Leslies Inc (LESL) Q3 2024 Earnings Call Transcript Highlights: Navigating a Challenging Sales Environment

Leslies Inc (LESL) reports a 7% decline in total sales and a 101 basis points drop in gross margin for Q3 2024.

Summary
  • Total Sales: $570 million, down 7% year over year.
  • Gross Margin: 40%, down 101 basis points year over year.
  • Adjusted EBITDA: $109 million.
  • Adjusted Diluted Earnings Per Share: $0.34.

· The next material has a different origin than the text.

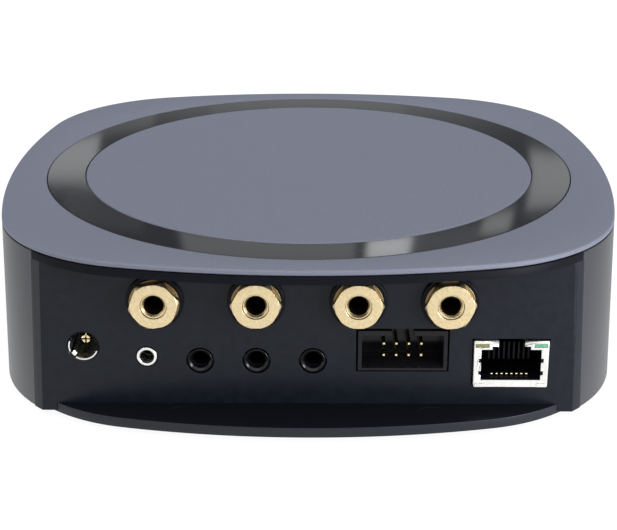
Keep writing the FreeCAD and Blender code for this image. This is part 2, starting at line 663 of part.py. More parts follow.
def make_case_shell():
    """The wall, with the recess cut across its rear and a deck inside its top."""
    outer = wall_form("shell_outer", "-wall_draft", "0", WALL_LOW, WALL_TOP)
    inner = wall_form(
        "shell_inner", "wall_thickness - wall_draft",
        f"wall_thickness - wall_draft * ({WALL_TOP} - {DECK_LOW}) / wall_rise",
        WALL_LOW, DECK_LOW,
    )
    well = slab_form("shell_well", "wall_thickness", DECK_TOP, "deck_drop")
    recess = box(
        "shell_recess", (f"2 * {FAR}", FAR, f"{DECK_LOW}"),
        (f"-{FAR}", f"{PANEL_BACK} - {FAR}", "0"),
    )
    window = doc.addObject("PartDesign::Body", "shell_window")
    rim = polygon_sketch(
        window, "shell_window_outline",
        [(f"-{WINDOW_X}", f"-{WINDOW_REAR}"), (WINDOW_X, f"-{WINDOW_REAR}"),
         (WINDOW_X, WINDOW_FRONT), (f"-{WINDOW_X}", WINDOW_FRONT)],
        height=DECK_LOW,
    )
    slab = pad(window, rim, "deck_thickness")
    doc.recompute()
    upright = [
        f"Edge{number}" for number, edge in enumerate(window.Shape.Edges, start=1)
        if edge.BoundBox.ZLength > edge.BoundBox.XLength + edge.BoundBox.YLength
    ]
    rounding = window.newObject("PartDesign::Fillet", "shell_window_corners")
    rounding.Base = (slab, upright)
    bind(rounding, "Radius", "window_corner")
    passes = [
        cylinder(f"shell_pass_{i}", "boss_radius + boss_gap", "deck_thickness", (x, y, DECK_LOW))
        for i, (x, y) in enumerate(four_corners(BOSS_X, BOSS_Y))
    ]
    rib = box(
        "shell_rib", (f"2 * {RIB_X}", "rib_thickness", "rib_height"),
        (f"-{RIB_X}", PANEL_BACK, f"{DECK_LOW} - rib_height"),
    )
    hollow = cut("shell_hollow", outer, inner, well, recess, window, *passes)
    node(fuse("shell", hollow, rib), "case_shell")
    return outer


def make_connector_panel(outer):
    """The flat plate at the back of the recess, with a hole for every socket."""
    blank = common("panel_blank", outer, box(
        "panel_slab", (f"2 * {FAR}", "panel_thickness", f"{DECK_LOW}"), (f"-{FAR}", PANEL_FACE, "0"),
    ))
    foot = slab_form("panel_foot", f"{BASE_INSET} - base_gap", "foot_height", "base_thickness")
    holes = [foot]

    def hole(name, radius, x, z):
        start = (x, PANEL_FACE, z)
        holes.append(cylinder(f"panel_{name}", radius, "panel_thickness", start, ALONG_Y))

    def slot(name, x, low, width, height):
        sides = (width, "panel_thickness", height)
        holes.append(box(f"panel_{name}", sides, (f"{x} - ({width})/2", PANEL_FACE, low)))

    for number in range(1, POST_COUNT + 1):
        radius = "collar_sleeve_radius + collar_sleeve_gap"
        hole(f"post_{number}", radius, f"post_{number}_x", POST_Z)
    hole("dc", "dc_nose_radius + fit_gap", DC_X, DC_Z)
    hole("service", "service_ring_radius + hole_gap/2", SERVICE_X, SERVICE_Z)
    for number in range(1, JACK_COUNT + 1):
        hole(f"jack_{number}", "jack_nose_radius + hole_gap", jack_x(number), JACK_Z)
    slot(
        "header", HEADER_X, f"{HEADER_Z} - header_height/2 - hole_gap",
        "header_width + 2 * hole_gap", "header_height + 2 * hole_gap",
    )
    slot(
        "lan", LAN_X, f"{LAN_LOW} - hole_gap/2",
        "lan_width + hole_gap", "lan_height + hole_gap",
    )
    node(cut("panel", blank, *holes), "connector_panel")


def jack_x(number):
    return f"({FIRST_JACK_X} + {number - 1} * {JACK_PITCH})"


def make_base_plate():
    """The plate that closes the case from below and sticks out as a ledge under the recess."""
    body = doc.addObject("PartDesign::Body", "base")
    pad(body, outline_sketch(body, "base_outline", BASE_INSET, "foot_height"), "base_thickness")
    pillars = [(x, y, "boss_radius") for x, y in four_corners(BOSS_X, BOSS_Y)]
    pad(body, circle_sketch(body, "base_pillars", pillars, BASE_TOP), "pillar_height")
    standoffs = [(x, y, "standoff_radius") for x, y in board_holes()]
    pad(body, circle_sketch(body, "base_standoffs", standoffs, BASE_TOP), "standoff_height")
    rib = rectangle("0", f"{PANEL_BACK} + rib_thickness/2", f"2 * {RIB_X}", "rib_thickness")
    pad(body, polygon_sketch(body, "base_rib", rib, height=BASE_TOP), "rib_height")
    seats = [(x, y, "foot_radius + foot_gap") for x, y in four_corners(FOOT_X, FOOT_Y)]
    pocket(body, circle_sketch(body, "base_seats", seats, "foot_height"), "foot_seat", up=True)
    sunk = [(x, y, "case_screw_head + head_gap") for x, y in four_corners(BOSS_X, BOSS_Y)]
    counterbores = circle_sketch(body, "base_counterbores", sunk, "foot_height")
    pocket(body, counterbores, "counterbore_depth", up=True)
    through = [(x, y, "case_screw_radius + screw_gap") for x, y in four_corners(BOSS_X, BOSS_Y)]
    pocket(body, circle_sketch(body, "base_screw_holes", through, PILLAR_TOP), "pillar_height")
    pilots = [(x, y, "board_screw_radius + screw_gap") for x, y in board_holes()]
    pocket(body, circle_sketch(body, "base_pilots", pilots, BOARD_LOW), "standoff_height")
    for row, y in enumerate(("-vent_offset", "vent_offset")):
        for column in range(VENT_COUNT):
            x = f"{column - (VENT_COUNT - 1) / 2} * vent_pitch"
            slot = rectangle(x, y, "vent_width", "vent_length")
            outline = polygon_sketch(body, f"base_vent_{row}_{column}", slot, height=BASE_TOP)
            pocket(body, outline, "base_thickness")
    node(body, "base_plate")


def make_feet():
    """Four rubber feet, let into the underside of the base plate."""
    sides = {"-1": "left", "1": "right"}
    ends = {"-1": "rear", "1": "front"}
    for i, j in (("-1", "-1"), ("1", "-1"), ("-1", "1"), ("1", "1")):
        profile = [
            ("0", "0"), ("foot_radius - foot_edge", "0"), ("foot_radius", "foot_edge"),
            ("foot_radius", "foot_height + foot_seat"), ("0", "foot_height + foot_seat"),
        ]
        name = f"foot_{ends[j]}_{sides[i]}"
        place_of_foot = (f"{i} * {FOOT_X}", f"{j} * {FOOT_Y}", "0")
        node(turned(f"{name}_body", profile, place_of_foot, UPRIGHT), name)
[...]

  • Residential Pool Sales: Down 8%.
  • PRO Pool Sales: Down 2%.
  • Residential Hot Tub Sales: Down 4%.
  • Average Order Value: Down 5% year over year.
  • Equipment Sales: Down 15%.
  • Discretionary Product Sales: Down 10%.
  • SG&A: $131 million, a reduction of 3% year over year.
  • Cash and Cash Equivalents: $74 million at the end of the quarter.
  • Inventory: $302 million, a decrease of 31% year over year.
  • Debt Levels: $784 million outstanding on secured term loan.
  • Leverage Ratio: 5.7 times.
  • New Store Openings: 13 new stores year to date, with 2 additional expected by fiscal year-end.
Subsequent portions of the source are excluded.